The evaluation pipeline has **two stages**:

1. **Run Evaluation** – Executes each prediction, measures runtime improvements, and stores logs.
2. **Check Evaluation** – Aggregates logs into a CSV report containing performance metrics.

See the [evaluation README](/evaluation/README.md) for detailed usage.


## 🛠️ Generation Overview

Generation covers the process of using LLMs to generate code patches that improve performance on SWE-PerF tasks. The pipeline supports both **oracle** and **realistic** settings.

### Oracle Setting

The **Oracle generation pipeline** includes the following steps:

1. **Generate Prompts** – Collect relevant source files and assemble them into prompts.
2. **Run Inference** – Feed prompts to an LLM to produce patches.
3. **Convert Outputs** – Transform model outputs into **unified diff format**.

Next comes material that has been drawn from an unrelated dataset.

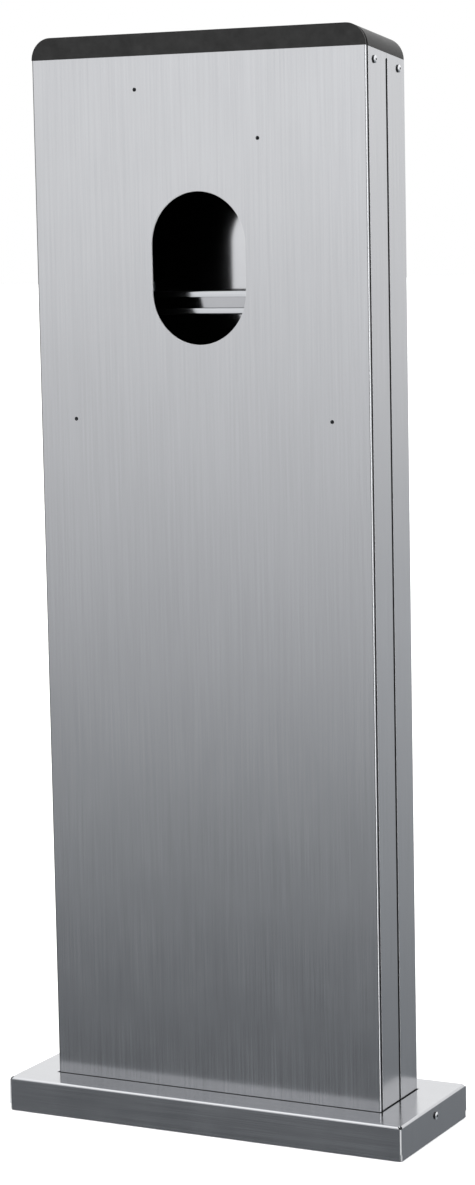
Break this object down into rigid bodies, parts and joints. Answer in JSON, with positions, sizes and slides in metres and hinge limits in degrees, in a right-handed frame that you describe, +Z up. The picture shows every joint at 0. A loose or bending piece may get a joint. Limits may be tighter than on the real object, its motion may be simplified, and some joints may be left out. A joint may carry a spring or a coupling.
{
  "type": "terminal mounting pedestal",
  "caption": "Free-standing stainless-steel sheet-metal pedestal with a black sloping cap, a folded plinth, a front cable opening and screw holes for a wall terminal.",
  "frame": {"origin": "centre of the footprint on the ground", "axes": "+Z up, -Y towards the front panel, +X to the right seen from the front"},
  "size_m": [0.561, 0.204, 1.3732],
  "materials": {
    "brushed_stainless": "fine ground stainless steel",
    "bright_stainless": "bright rolled stainless steel",
    "black_paint": "fine-textured black powder coat",
    "zinc_steel": "zinc-plated steel",
    "black_rubber": "matt black rubber",
    "white_nylon": "natural nylon",
    "brass": "plain brass"
  },
  "bodies": {
    "frame": {"base_plate": "zinc_steel", "entry_edge_trim": "black_rubber", "plinth_brackets": "zinc_steel", "upright_left": "brushed_stainless", "upright_right": "brushed_stainless", "foot_gussets": "zinc_steel", "top_crossbar": "zinc_steel", "middle_crossbar": "zinc_steel", "lower_crossbar": "zinc_steel", "frame_bolts": "zinc_steel", "frame_nuts": "zinc_steel", "c_rail": "bright_stainless", "rail_bracket_left": "zinc_steel", "rail_bracket_right": "zinc_steel", "rail_bolts": "zinc_steel", "rail_slide_nuts": "zinc_steel", "front_panel": "brushed_stainless", "panel_studs": "zinc_steel", "panel_spacers": "black_rubber", "panel_nuts": "zinc_steel", "panel_seals": "black_rubber", "device_nuts": "zinc_steel", "rear_shell": "brushed_stainless", "locating_studs": "zinc_steel", "stud_grommets": "white_nylon", "seam_seals": "black_rubber", "earth_bolt": "zinc_steel", "earth_nuts": "brass", "earth_washers": "bright_stainless", "cap_screws": "bright_stainless", "cap_washers": "zinc_steel", "cap_nuts": "zinc_steel"},
    "cap": {"cap_shell": "black_paint", "cap_front_plate": "black_paint", "cap_plate_studs": "zinc_steel", "cap_plate_spacers": "black_rubber", "cap_plate_nuts": "zinc_steel", "cap_bracket_left": "black_paint", "cap_bracket_right": "black_paint"},
    "plinth": {"plinth_cover": "brushed_stainless", "plinth_screws": "bright_stainless", "plinth_washers": "zinc_steel", "plinth_nuts": "zinc_steel"}
  },
  "joints": [
    {"name": "cap_lift", "type": "slide", "parent": "frame", "child": "cap", "axis": [0, 0, 1], "range_m": [0, 0.06]},
    {"name": "plinth_lift", "type": "slide", "parent": "frame", "child": "plinth", "axis": [0, 0, 1], "range_m": [0, 0.2]}
  ]
}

See the [generation README](/generation/oracle/README.md) for details.

### Realistic Setting

For realistic settings, we provide implementations using different frameworks:

- **OpenHands**: [OpenHands Inference Guide](/generation/realistic/README_OpenHands.md)
- **Agentless**: [Agentless Inference Guide](/generation/realistic/README_Agentless.md)


## 📂 Data Collection Overview

The SWE-Perf dataset is built through a **five-phase pipeline** to identify and verify real-world performance-optimizing pull requests:

1. **Collect PRs** – Crawl PRs from 12 popular GitHub repositories.
2. **Measure Performance** – Run all unit tests before/after each PR to obtain runtime data.
3. **Identify Performance PRs** – Filter PRs with significant improvements and relevant test coverage.
4. **Verify Stability** – Confirm that performance gains are consistent and reproducible.
5. **Extract Optimization Targets** – Define function-level targets for *Oracle* and *Realistic* evaluation settings.

Full details are in the [data collection README](/data_collection/README.md).